More to the point: if a passthrough is so unsafe, can I assume that everyone sleeps with their bedroom doors closed? After all, if a 6" round hole in the wall (roughly 9.5 sq in) is that dangerous, a 30" door (2340 sq in) must be 246 times more dangerous - right?

Please, someone give me a non-hyperbolic reason why a passthrough is such a no-no - and remember that bedroom door.

-=[ Grant ]=-
 
Not to get carried away here, but the bedroom door is not powered. The pipe into the room is. In the case of a fire, when you need to buy seconds to escape, closing the door will buy you time. Can you turn off the fan motor that is blowing smoke into the bedroom?

I think the point is that if you are going to put in systems that deliver warm air, then spend the extra time to install some safety systems that will protect you in case of an emergency. Some of these options are:
1) smoke and/or CO detector shut off of powered fans
2) put a fan switch in the room that is being fed by the fan
3) if hard ducted, consider adding a fire damper to the pipe
 
BeGreen said:
Not to get carried away here, but the bedroom door is not powered. The pipe into the room is. In the case of a fire, when you need to buy seconds to escape, closing the door will buy you time. Can you turn off the fan motor that is blowing smoke into the bedroom?

I think the point is that if you are going to put in systems that deliver warm air, then spend the extra time to install some safety systems that will protect you in case of an emergency. Some of these options are:
1) smoke and/or CO detector shut off of powered fans
2) put a fan switch in the room that is being fed by the fan
3) if hard ducted, consider adding a fire damper to the pipe

Thank you - that was quite helpful.

In my case, the spare bedroom is used as an office - no one actually sleeps there. I'm thinking of putting in one of the room-to-room ducted fans, which will have the fan switch in the spare bedroom (by design.)

It sounds as if the safety concerns are not applicable in my case - correct?

-=[ Grant ]=-
 
Here's a thought: would it work to put in an (unpowered) duct or register in the common wall at ceiling level, and another at floor level? The idea is that the cold air would flow downward, out the lower register, creating a partial vacuum in the room and pulling in the warm air at the top.

Opinions?

-=[ Grant ]=-
 
GrantC said:
More to the point: if a passthrough is so unsafe, can I assume that everyone sleeps with their bedroom doors closed? After all, if a 6" round hole in the wall (roughly 9.5 sq in) is that dangerous, a 30" door (2340 sq in) must be 246 times more dangerous - right?
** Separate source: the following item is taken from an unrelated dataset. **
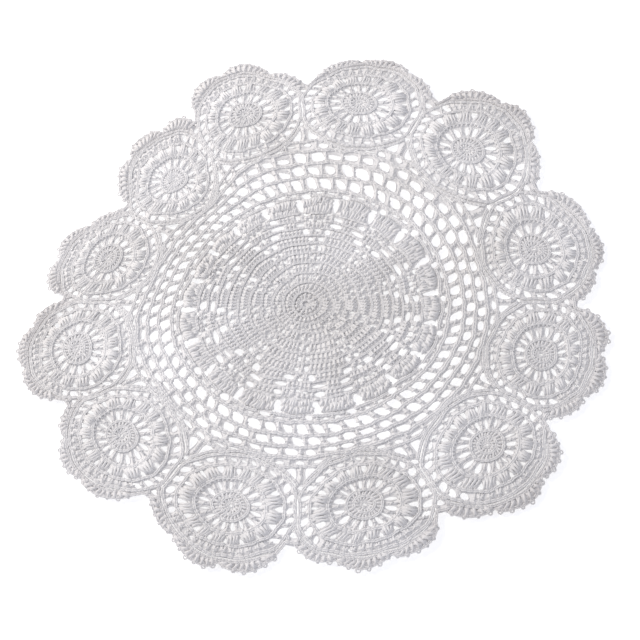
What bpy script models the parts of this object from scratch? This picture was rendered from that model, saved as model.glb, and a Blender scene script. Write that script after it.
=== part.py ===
"""A round crochet placemat of white cotton, lying flat.

Its fourteen pieces are a ground, with a ten-petalled star, a ring of fans and an open net,
twelve wheel rosettes joined round it, and an edging of picot fans round them all.

Every piece is drawn on an even plan, where a place is a direction in degrees, a share of
RIM and a height in mm. lay_out() then moves it to where the soft work really lies.
"""

import math
from collections import namedtuple

import bmesh
import bpy
from mathutils import Vector
from mathutils.geometry import delaunay_2d_cdt

# Driving sizes
MM = 0.001
RIM = 142.0  # from the star's centre to a rosette's centre, in mm
GAP = 0.0025  # between neighbouring pieces, as a share of RIM: 0.36 mm
STAR_CENTRE = (0.83, -17.76)  # in mm from the middle of the whole mat

# Counts round the mat
ROSETTES = 12
PETALS = 10
FANS = 20
COLUMNS = 60

# Directions on the plan, in degrees anticlockwise from +X
FIRST_ROSETTE = 2.0
FIRST_VALLEY = 1.25
FIRST_FAN_GAP = 9.9
FIRST_COLUMN = 4.25
ROSETTE_STEP = 360.0 / ROSETTES
PETAL_STEP = 360.0 / PETALS
FAN_STEP = 360.0 / FANS
COLUMN_STEP = 360.0 / COLUMNS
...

Please, someone give me a non-hyperbolic reason why a passthrough is such a no-no - and remember that bedroom door.

-=[ Grant ]=-

Grant:

What is your logic of putting a 6" hole (1/246 the size of the existing door, by your calculation) in the wall to make your bedroom warmer?

Why not try heating your bedroom up with the door open when your burn your stove during the day, add a small fan on the floor to blow cooler air out and then discontinue the fan and close the bedroom door on retiring?

As the fan forces cooler air out lower in the bedroom, it will be replaced by warmer air from the ceiling area in adjacent heated room where the stove is located.

Aye,
Marty
 
Marty S said:
What is your logic of putting a 6" hole (1/246 the size of the existing door, by your calculation) in the wall to make your bedroom warmer?

Why not try heating your bedroom up with the door open when your burn your stove during the day, add a small fan on the floor to blow cooler air out and then discontinue the fan and close the bedroom door on retiring?

As the fan forces cooler air out lower in the bedroom, it will be replaced by warmer air from the ceiling area in adjacent heated room where the stove is located.

Please see the diagram on the first page of this thread. We do that now - but the air in the hallway is significantly cooler (by 10-15 degrees) than the air in the family room, so the spare bedroom doesn't get terribly warm. Tolerable, but not warm.

I'm hoping that bringing the much warmer air near the ceiling of the family room into the spare bedroom will result in a marked improvement.

-=[ Grant ]=-
 
BeGreen said:
Not to get carried away here, but the bedroom door is not powered. The pipe into the room is. In the case of a fire, when you need to buy seconds to escape, closing the door will buy you time. Can you turn off the fan motor that is blowing smoke into the bedroom?

I think the point is that if you are going to put in systems that deliver warm air, then spend the extra time to install some safety systems that will protect you in case of an emergency. Some of these options are:
1) smoke and/or CO detector shut off of powered fans
2) put a fan switch in the room that is being fed by the fan
3) if hard ducted, consider adding a fire damper to the pipe

I can't agree more. Say what you want but there are many things you can do to keep from making your house into a fire trap. Point is you got to get heat there some how so do what you can to make it safer but if you are that concerned then just install electric baseboards and get out your wallet. There is some element of danger in all of this and there is just no way around it. Mitigate it as best you can using common sense and good practices or get out your wallet.................................
 
GrantC said:
Marty S said:
What is your logic of putting a 6" hole (1/246 the size of the existing door, by your calculation) in the wall to make your bedroom warmer?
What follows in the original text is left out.